On Thu, Aug 21, 2014 at 3:15 AM, Karanbir Singh mail-lists@karan.org wrote:
On 08/21/2014 02:29 AM, Nico Kadel-Garcia wrote:
Use GPG signed git tags to assure provenance, and the repository can be safely cloned. Rsyncing a git repo is like rsyncing a CVS or Subversion reository. Even small changes in the midst of the rsync operation can corrupt the underlying database.
the objects are checsum'd - the whole underlaying fabric of git is based on hash's, a corruption in content would be fairly easy to notice.
So what? It's a broken mirror, and in the midst of writes to individual repo at git.centos.org, each of *those* will be a broken mirror. Were you planning on setting up some kind of staging from the main repositoty to local rsync targets? That moves the problem upstream. and you'd need to use something like git clones and git pull to keep those safely up to date. But then we're back to being sure of the provenance of *those* repositories, and others will still be at risk of corrupting *those* when that target gets updated. Really, rsync based or filesystem based snapshots for anything with an underlying database all present the same kind of risks.
I assume you were planning on running 6000 distinct rsync mirror targets, one for each git repository, so I assume the damage would be isolated to only those repositories in the midst of update. How often are they going to be broken? While individually relatively stable repositories are likely to be intact, repositories that have a lot of churn are most at risk.

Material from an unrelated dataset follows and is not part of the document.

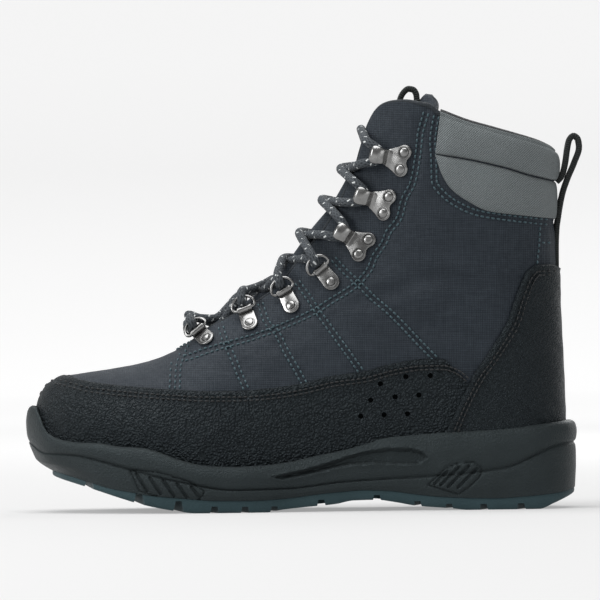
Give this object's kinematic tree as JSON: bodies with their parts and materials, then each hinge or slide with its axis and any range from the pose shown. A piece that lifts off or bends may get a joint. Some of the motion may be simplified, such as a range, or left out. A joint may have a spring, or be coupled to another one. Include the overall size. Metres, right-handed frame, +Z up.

And checksums don't solve the provenance problem. Someone who maliciously p0wns a mirror site can trojan the site, and without something like GPG signed git tags, they content becomes very difficult to verify. it's theoretically possible to sit local working git clones to talk to several, distinct upstream, remote repositories and verify contents against them, but there will be frequent distinctions between git.centos.org and the rsync mirrors.